- **Aim of the exercise**: Copy out each line of the data that holds the word "this".

- **Collected material**:
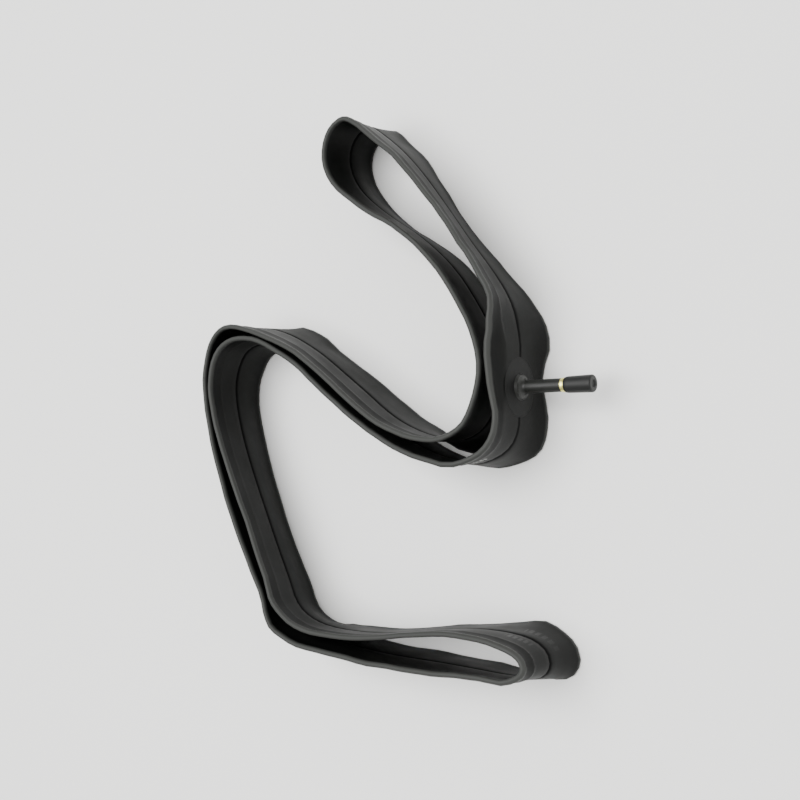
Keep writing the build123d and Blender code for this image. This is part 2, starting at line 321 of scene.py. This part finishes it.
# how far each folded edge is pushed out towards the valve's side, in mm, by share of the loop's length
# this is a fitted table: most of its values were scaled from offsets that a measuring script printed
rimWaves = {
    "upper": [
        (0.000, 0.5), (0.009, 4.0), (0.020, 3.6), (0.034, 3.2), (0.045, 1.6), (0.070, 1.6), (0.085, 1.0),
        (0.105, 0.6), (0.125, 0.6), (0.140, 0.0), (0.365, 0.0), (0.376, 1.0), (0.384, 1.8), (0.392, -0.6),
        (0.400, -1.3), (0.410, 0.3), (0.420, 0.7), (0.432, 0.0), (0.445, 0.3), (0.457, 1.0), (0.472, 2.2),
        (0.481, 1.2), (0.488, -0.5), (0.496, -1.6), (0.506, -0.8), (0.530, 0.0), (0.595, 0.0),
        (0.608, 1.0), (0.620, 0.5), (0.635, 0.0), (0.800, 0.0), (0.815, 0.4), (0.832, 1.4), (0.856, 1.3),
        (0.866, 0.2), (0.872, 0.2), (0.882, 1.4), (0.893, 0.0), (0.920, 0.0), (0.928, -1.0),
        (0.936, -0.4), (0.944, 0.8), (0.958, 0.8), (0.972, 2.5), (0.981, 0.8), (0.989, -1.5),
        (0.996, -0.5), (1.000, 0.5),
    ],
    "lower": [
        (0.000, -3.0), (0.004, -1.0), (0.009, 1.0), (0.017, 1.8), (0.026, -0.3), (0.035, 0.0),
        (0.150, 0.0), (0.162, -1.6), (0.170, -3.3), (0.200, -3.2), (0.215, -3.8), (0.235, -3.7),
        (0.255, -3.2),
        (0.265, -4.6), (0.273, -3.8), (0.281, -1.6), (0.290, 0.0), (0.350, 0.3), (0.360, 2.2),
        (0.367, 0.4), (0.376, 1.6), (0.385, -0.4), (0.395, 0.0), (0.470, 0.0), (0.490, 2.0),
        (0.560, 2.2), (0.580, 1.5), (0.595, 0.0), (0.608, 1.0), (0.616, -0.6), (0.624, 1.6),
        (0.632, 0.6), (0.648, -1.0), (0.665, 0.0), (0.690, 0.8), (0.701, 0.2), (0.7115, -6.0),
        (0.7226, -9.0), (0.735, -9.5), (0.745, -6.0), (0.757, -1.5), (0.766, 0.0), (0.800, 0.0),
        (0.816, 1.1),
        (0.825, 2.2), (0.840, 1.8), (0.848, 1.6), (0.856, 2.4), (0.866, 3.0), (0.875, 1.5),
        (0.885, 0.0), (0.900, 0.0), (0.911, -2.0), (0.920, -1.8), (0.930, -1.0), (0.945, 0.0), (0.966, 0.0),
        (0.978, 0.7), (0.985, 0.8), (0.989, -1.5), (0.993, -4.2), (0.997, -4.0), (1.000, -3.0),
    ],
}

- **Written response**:
Keep writing the build123d and Blender code for this image. This is part 2, starting at line 321 of scene.py. This part finishes it.
# this is a fitted table: most of its values were scaled from offsets that a measuring script printed